Thursday, September 7, 2023

Ethical Eating with Barbara Kingsolver


Local Food from a Known Source

At some point in the next few months, I am going to be buried in research and writing about Ethical Eating.  That is the topic of an issue of a journal that I am re-editing for re-publication (it's a long story).  Maximizing the utility of that effort, I have committed to using this issue of the journal--and the issue of Ethical Eating--as the topic for a presentation at the Ethical Society of Austin in the spring.

In the course of re-editing a different volume of the journal, I encountered a reference to Barbara Kingsolver and her novel, Flight Behavior.  A comment she made about that book was quoted in the essay that I was correcting (typos, punctuation, red--or blue--pencil heaven for a former English instructor).  There was, however, no citation for the quote, and I really wanted to add the proper footnote for this reference.  I googled it--and the only hit was the online version of the very article I was editing.  Spftt!  I was apparently searching for a misquote.

TL;DR, I dinked around on the internet to try to figure out some way to find the comment without spending days on it and ended up at Archive.org, thinking I would scope out the novel and, by some miracle, find the quote.  Instead I all but tripped over Animal, Vegetable, Miracle:  A Year of Food Life, by Kingsolver, et al.  I have no idea why I would even give the book a second glance, much less start reading it, but suddenly I was two chapters in and realized that (a) I have completely missed an entertaining author and (b) this is the other half of what I know I will be talking about when I give the presentation on Ethical Eating.

Kingsolver's autobiographical book is about a decision that she and her family made to change the way they eat.  A major part of that decision was environmental.  She lived in Tucson, a desert area in the midst of a drought, where food and water had to be brought in from other areas.  She was concerned that our society--and her family--didn't know where the food we ate came from, how it was grown, or what it could be (tasty, nutritious) when at its freshest.  She--and her family--made the decision to move from Tucson to a farm in the Appalachians that her husband owned so that they could change that situation for themselves.  

Animal, Vegetable, Miracle is a book about a year in food during which the whole family had pledged to eat only locally sourced food.  That sounds simple enough until you take in account that this planet has seasons.  Everything, all at once, all the time is not how food  appears on our plates or even in our local grocery stores.  Part of Kingsolver's thesis is that we have lost our connection to the planet and the sustenance that we take from it.  The other part is that we are destroying the planet by taking too much from it and misusing what we take.  No doubt I oversimplify.  

No doubt either that these points sound negative while Kingsolver's book is positive and proactive and a delight to read.  The family's negotiations about one non-local luxury/essential made complete sense, as 21st century urbanized omnivores were suddenly faced with the loss of foods and beverages long taken for granted.  Kingsolver's husband chose coffee as his personal exception to the rule of consuming local products, and who could blame him?  (Not I, limited these days to one cup in the morning and sorely aggrieved about the whole thing.)  Kingsolver's long history of trying to grow asparagus was neither boring nor tedious.  Her tale was, in fact, heroic--and now I wonder what fibrous green thing I've been eating all these years.  Each chapter brings new insights into how American foodways have changed, what we are missing because of those changes, and what we might do differently.

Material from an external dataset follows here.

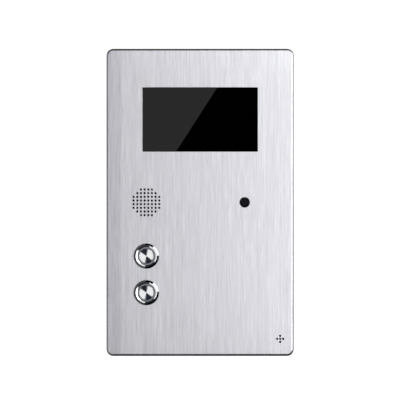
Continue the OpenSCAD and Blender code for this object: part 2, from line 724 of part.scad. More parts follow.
module button_nuts() color([0.75, 0.75, 0.76]) on_wall() for (n = [1, 2])
    translate(button_at(n)) difference() {
        translate([0, 0, inner_z - 3.5]) cylinder(r = 12.7, h = 3.5, $fn = 6);
        translate([0, 0, inner_z - 3.5 - cut]) cylinder(r = barrel_d / 2 + gap, h = 3.5 + 2 * cut);
    }

module button_terminals() color([0.85, 0.7, 0.35]) on_wall() for (n = [1, 2], i = [-2:2])
    translate(button_at(n) + [i * 3 - 0.25, (i % 2) * 2 - 1.4, block_back - terminal_h])
        cube([0.5, 2.8, terminal_h]);

// Head and threaded barrel: a chamfer outside and a shallow dish inside.
module button_bezel(n) color([0.82, 0.82, 0.84]) on_wall() translate(button_at(n)) {
    r = head_d / 2;
    bore = light_d / 2 + gap;
    rotate_extrude() polygon([
        [bore, barrel_back], [barrel_d / 2, barrel_back], [barrel_d / 2, head_back],
        [r, head_back], [r, head_back + 0.2], [r - head_chamfer, head_front],
        [r - head_chamfer - 0.2, head_front],
        [bore, head_front - head_dish], [bore, barrel_back]]);
}
module button_bezel_1() button_bezel(1);
module button_bezel_2() button_bezel(2);

module light_rings() color([0.55, 0.57, 0.6]) on_wall() for (n = [1, 2])
    translate(button_at(n)) ring(light_d / 2, cap_d / 2 + gap, light_front - 2, light_front);

// Plastic sleeve that carries the light ring and guides the cap and the plunger.
module button_guides() color([0.12, 0.12, 0.13]) on_wall() for (n = [1, 2]) translate(button_at(n))
    rotate_extrude() polygon([
        [plunger_r + gap, guide_floor_z], [light_d / 2, guide_floor_z],
        [light_d / 2, light_front - 2], [cap_d / 2 + gap, light_front - 2],
        [cap_d / 2 + gap, guide_floor_z + guide_floor_t],
        [plunger_r + gap, guide_floor_z + guide_floor_t]]);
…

The book is a delight to read; Kingsolver's style is light and a bit wry.  The message is more than timely:  We need to take as much petroleum as we possibly can out of our food supply.  The whole-family orientation of the book (Kingsolver's husband provides multiple "sidebars" filled with pertinent information; Kingsolver's oldest daughter provides personal narratives of her "adventures with food") and the shared commitment to locally sourced food are inspirational.  

Plus this.  Needless to say, I recommend the book as well as some of the strategies that Kingsolver and her family adopted in order to take petroleum out of their food.  I'm no gardener; I have a seriously bad history with plants.  However, with Kingsolver's encouragement, my grandson and I went to the local Farmer's Market to purchase free range eggs and in season vegetables.  We also found fair trade coffee, albeit sourced from both hemispheres.  It's a start.